Und wie versucht ihr das Problem zu lösen?
Aus jeder Zielgruppenbefragung ist zu hören, dass die Leute nicht mit großen Problemen und großen Krisen allein gelassen werden wollen. Stattdessen sollte man Lösungen anbieten. Das aber natürlich nicht durch Banalisieren oder Schönreden. Das ist ein wahnsinniges Dilemma, in dem man sich da bewegt. Wir erzählen dann häufig eine persönliche Geschichte: Wir suchen eine Person, die unter der Klimakrise leidet oder gegen die Klimakrise kämpft. Das funktioniert sehr gut, weil man über eine einzelne Person eine Krise greifbar machen kann.

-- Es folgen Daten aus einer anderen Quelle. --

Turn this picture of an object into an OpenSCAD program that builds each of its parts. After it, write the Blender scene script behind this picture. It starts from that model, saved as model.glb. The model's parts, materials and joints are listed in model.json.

Manchmal möchte man Sachen aber auch einfach nur eingeordnet haben und das macht beispielsweise MrWissen2go sehr gut. Der nimmt sich ein trockenes Thema und stellt dazu Fragen, die sich alle stellen. Zum Beispiel das Thema Ukraine-Krieg: Was ist los in der Ukraine? Was ist eigentlich die NATO? Auch das ist ein gelungener Umgang mit trockenen oder schwierigen Themen.

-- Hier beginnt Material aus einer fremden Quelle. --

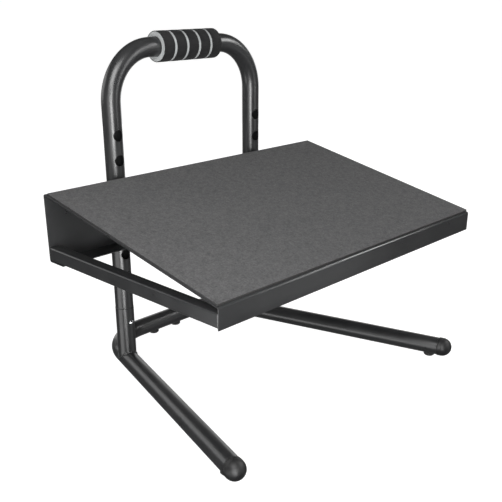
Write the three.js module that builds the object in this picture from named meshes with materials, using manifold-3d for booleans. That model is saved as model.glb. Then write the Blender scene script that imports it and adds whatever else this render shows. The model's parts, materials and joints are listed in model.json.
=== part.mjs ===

Wie werden bei funk die Erfolge eines Formats gemessen?
Wir haben bei jedem Format verschiedene Zielsetzungen, sowohl quantitativ als auch qualitativ. Mit den quantitativen Zielen wollen wir eine bestimmte Anzahl an Aufrufen oder Abos erreichen. Da schauen wir auf die Zahlen. Dann gibt es aber auch noch qualitative Ziele, da wir uns inhaltlich bei den einzelnen Formaten weiterentwickeln wollen. Diese aber ganz individuell. Ziele können beispielsweise sein, dass wir an unserer Video-Dramaturgie arbeiten oder daran, dass wir noch bessere Einstiege hinbekommen. Und natürlich schauen wir auch darauf, was die Community darunter kommentiert.
Dieses Interview fand am 01.02.2023 im Rahmen der Gesprächsreihe „Journalismus im Wandel“ statt. Studierende des Studienganges Crossmedia-Redaktion/Public Relations haben das Gespräch moderiert. Im Anschluss hatten alle Anwesenden die Möglichkeit, Fragen zu stellen.